Interpreting; Otter Safari 16/09/2015

I’ve been finding and observing wildlife for well over 40 years, and if there’s one thing I’ve learnt it’s that other wildlife will (almost) always be better at it than I am…

Day four for Clare and Peter was an Otter Safari, and we collected Chris and Mel, and David and Mike, from Church Point before starting our search of Druridge Bay and southeast Northumberland.  I planned to follow our usual strategy at our first site, which is to move on if we haven’t found an Otter within the first hour.  55 minutes in and it wasn’t looking good; everybody else was watching an assortment of waders and wildfowl, and I was staring intently at an almost birdless stretch of water.  Then some movement; a flock of Tufted Duck drifted away from the bankside vegetation where they’d been dozing.  They turned, stared towards where they’d been disturbed from and then drifted back.  Another minute and they left again, this time in a tight flotilla.  By now I was confident that we were going to find our quarry in the first 90 minutes of the trip.  Sure enough, an Otter soon surfaced a few metres away from the ducks and we watched it feeding for 45 minutes before we lost it from view behind bankside vegetation 🙂

The rest of the afternoon was a tableaux of angry birds.  First a Greenshank took a vigorously intolerant approach towards a juvenile Ruff in a ‘scope filling squabble.

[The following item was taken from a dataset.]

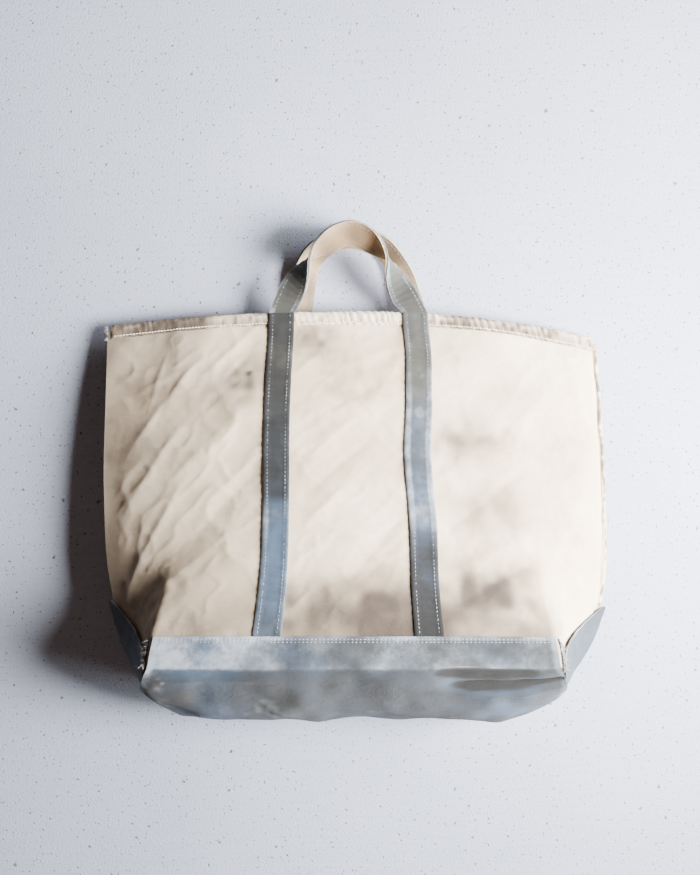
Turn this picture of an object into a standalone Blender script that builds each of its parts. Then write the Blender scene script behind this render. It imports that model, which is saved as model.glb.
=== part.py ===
"""A canvas tote bag lying on its back, in metres, +Z up, +Y towards the handles.

The bag is cut as two flat walls sewn together at the sides. Its two bottom corners are boxed: each
is folded up outside the bag as a corner ear and tacked at the side seam. A band of coloured canvas
covers the base and the foot of every wall, and two straps on each wall run on into a handle.

Every piece is one layer of cloth. It is drawn as the sheet of its inner face, then thickened
outwards, so pieces that lie on each other differ only in how far they stand off the wall.
"""

from math import cos, pi, sin

import bpy
from mathutils import Vector

# Cut sizes of the bag
TOP_WIDTH = 0.565  # wall width between the side seams, sewn flat
BASE_WIDTH = 0.400
CANVAS = 0.0012
HEM_THICKNESS = 0.0024
BAND_REACH = 0.080  # share of the wall's height that the band covers
HEM_REACH = 0.960  # share of the wall's height where the hem begins
STRAP_WIDTH = 0.028
STRAP_SPACING = 0.154
STRAP_SHIFT = -0.004  # the pair of straps sits a little left of the middle

# How the bag lies: the middle of each wall at its foot and at its hem
FRONT_FOOT = Vector((0, -0.188, 0.136))
FRONT_HEM = Vector((0, 0.172, 0.027))
BACK_FOOT = Vector((0, -0.240, 0.003))
BACK_HEM = Vector((0, 0.140, 0.003))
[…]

As daylight faded into the magical light of dusk and a Common Snipe, glorious in low golden sunlight, gave uncharacteristically obliging views close to male and female Ruff and a healthy sprinkling of Little Grebe, the Grey Heron took centre stage.  Gangly, scruffy, ungainly juvenile Herons, tussling over the best feeding spots, ventured from the reed edge as light levels rendered them elegant; stalking the shallows, squawking and croaking in flight, each maintaining their own individual feeding territory as detail faded to silhouette and a flock of Curlew, heralding their arrival with piercing cries, circled before thinking better of it and vanishing into the gloom.

Comments

One response to “Interpreting; Otter Safari 16/09/2015”

  1. Clare Avatar
    Clare

    It was incredibly rewarding seeing an otter, and we really benefited from Martin’s ‘reading’ of the river (ducks flushing etc) to lead us to it. The bird spottings were equally a delight, especially the little snipe hiding in the vegetation, and the behaviour of the herons.